Work out the number of lines containing "collection". Give that number alone.

= Data rows =
## Begin
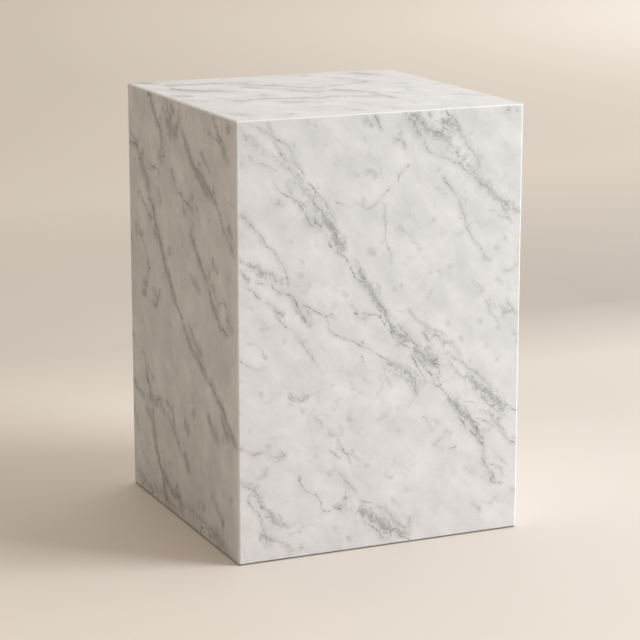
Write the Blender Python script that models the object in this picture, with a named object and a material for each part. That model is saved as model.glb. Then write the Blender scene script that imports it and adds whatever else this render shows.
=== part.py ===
"""Marble block: one squared piece of white, grey-veined stone.

The block stands on its square base. The origin is at the centre of the base,
with +Z up. The bright face of the photograph looks along -Y and the shaded
one along -X. Units are metres.
"""

import bmesh
import bpy

# Driving dimensions of the block.
WIDTH = 0.350
DEPTH = 0.350
HEIGHT = 0.500

# Every edge is eased to a small round, as a mason's rubbing stone leaves it.
ARRIS_RADIUS = 0.0025
ARRIS_SEGMENTS = 4

# Honed white marble, before any veining.
MARBLE_COLOUR = (0.745, 0.725, 0.695, 1.0)
MARBLE_ROUGHNESS = 0.34
MARBLE_METALLIC = 0.0


def clear_scene():
    """Remove whatever objects the opened file holds."""
    for thing in list(bpy.data.objects):
        bpy.data.objects.remove(thing, do_unlink=True)


def marble_material():
    """The stone's plain colour and its honed finish."""
    material = bpy.data.materials.new("marble")
    material.use_nodes = True
    shader = material.node_tree.nodes["Principled BSDF"]
    shader.inputs["Base Color"].default_value = MARBLE_COLOUR
    shader.inputs["Roughness"].default_value = MARBLE_ROUGHNESS
    shader.inputs["Metallic"].default_value = MARBLE_METALLIC
    return material


def sawn_block(mesh):
    """Fill the mesh with the sharp-edged block, standing on z = 0."""
    shape = bmesh.new()
    bmesh.ops.create_cube(shape, size=1.0)
    bmesh.ops.scale(shape, vec=(WIDTH, DEPTH, HEIGHT), verts=shape.verts)
    bmesh.ops.translate(shape, vec=(0.0, 0.0, HEIGHT / 2), verts=shape.verts)
    shape.to_mesh(mesh)
    shape.free()


def ease_arrises(block):
    """Round all twelve edges with a live bevel."""
    bevel = block.modifiers.new("eased arrises", "BEVEL")
    bevel.width = ARRIS_RADIUS
    bevel.segments = ARRIS_SEGMENTS
    bevel.limit_method = "NONE"


def marble_block():
    """Make the one piece of the object."""
    mesh = bpy.data.meshes.new("marble_block")
    sawn_block(mesh)
    block = bpy.data.objects.new("marble_block", mesh)
    bpy.context.scene.collection.objects.link(block)
    ease_arrises(block)
    mesh.materials.append(marble_material())
    return block


clear_scene()
marble_block()
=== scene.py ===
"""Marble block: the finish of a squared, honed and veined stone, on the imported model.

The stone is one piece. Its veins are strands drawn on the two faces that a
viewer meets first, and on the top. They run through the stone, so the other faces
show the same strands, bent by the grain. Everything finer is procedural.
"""

import math

import bpy
from bpy.props import FloatProperty, FloatVectorProperty, IntProperty, PointerProperty
from bpy.types import Operator, Panel, PropertyGroup
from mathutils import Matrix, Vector, noise


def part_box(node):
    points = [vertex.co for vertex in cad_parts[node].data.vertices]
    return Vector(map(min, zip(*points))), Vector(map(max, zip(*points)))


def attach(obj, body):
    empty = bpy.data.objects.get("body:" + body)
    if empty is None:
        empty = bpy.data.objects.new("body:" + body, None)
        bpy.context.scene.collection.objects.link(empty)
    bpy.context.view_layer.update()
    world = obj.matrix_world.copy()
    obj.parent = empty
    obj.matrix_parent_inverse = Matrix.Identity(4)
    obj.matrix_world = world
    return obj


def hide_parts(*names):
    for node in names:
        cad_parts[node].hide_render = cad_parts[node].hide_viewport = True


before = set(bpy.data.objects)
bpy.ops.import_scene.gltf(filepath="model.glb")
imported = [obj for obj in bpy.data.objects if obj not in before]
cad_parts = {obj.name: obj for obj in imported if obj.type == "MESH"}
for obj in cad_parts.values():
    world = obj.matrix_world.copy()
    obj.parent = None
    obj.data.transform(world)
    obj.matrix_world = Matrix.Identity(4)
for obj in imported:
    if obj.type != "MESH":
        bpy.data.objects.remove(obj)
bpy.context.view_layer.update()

bl_info = {
    "name": "Marble block",
    "version": (1, 0, 0),
    "blender": (4, 5, 0),
    "location": "3D View > Sidebar > Marble",
    "description": "Builds a honed, veined marble block and a plain studio around it",
    "category": "Add Mesh",
}

NODE = "marble_block"
LOW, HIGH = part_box(NODE)
WIDTH, DEPTH, HEIGHT = HIGH - LOW
MM = 0.001

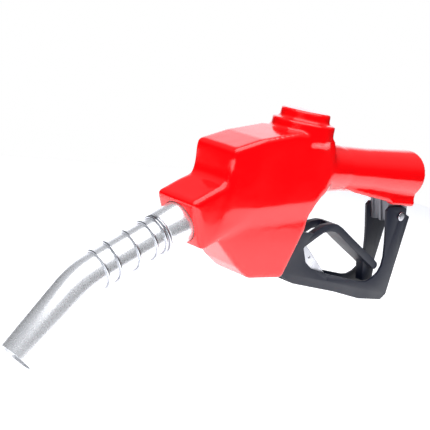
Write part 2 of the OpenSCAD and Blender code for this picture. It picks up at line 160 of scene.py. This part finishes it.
def cutLine(obj, a, b):
    # cuts off what lies to the left of the line from a to b, drawn in X and Z
    dx, dz = b[0] - a[0], b[1] - a[1]
    cutOff(obj, (a[0], 0, a[1]), (-dz, 0, dx))


def drum(radius, low, high, axis="Z", at=(0, 0, 0), sides=96, topRadius=None):
    # a cylinder or cone between two places on an axis
    middle = (low + high) / 2
    turn = {"X": (0, math.pi / 2, 0), "Y": (-math.pi / 2, 0, 0), "Z": (0, 0, 0)}[axis]
    along = {"X": (1, 0, 0), "Y": (0, 1, 0), "Z": (0, 0, 1)}[axis]
    place = (Vector(at) + Vector(along) * middle) * mm
    bpy.ops.object.select_all(action="DESELECT")
    bpy.ops.mesh.primitive_cone_add(vertices=sides, radius1=radius * mm,
                                    radius2=(radius if topRadius is None else topRadius) * mm,
                                    depth=(high - low) * mm, location=place, rotation=turn)
    obj = bpy.context.object
    settle(obj)
    return obj


def finished(obj, name, body, slot, *nodes):
    # names the piece, gives it its slot's finish, and says what it rides on and stands for
    obj.name = name
    obj.data.name = name
    obj.data.materials.clear()
    obj.data.materials.append(finishes[slot])
    settle(obj)
    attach(obj, body)
    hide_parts(*nodes)
    print("made", name, len(obj.data.polygons), "faces")


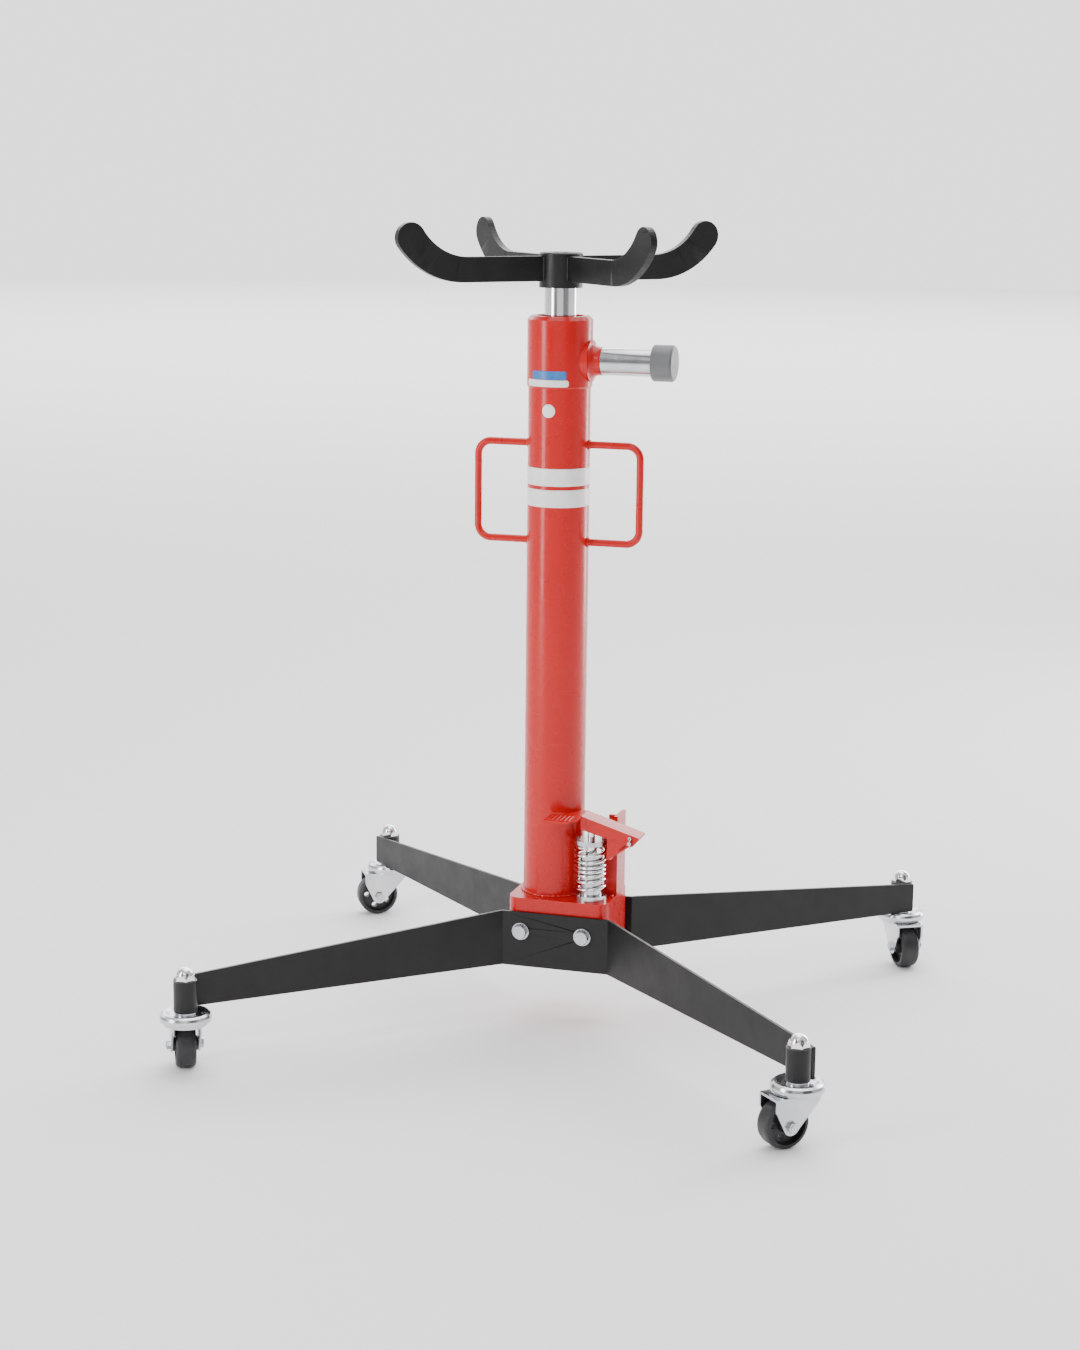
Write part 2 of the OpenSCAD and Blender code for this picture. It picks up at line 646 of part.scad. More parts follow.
## End
= In response =
2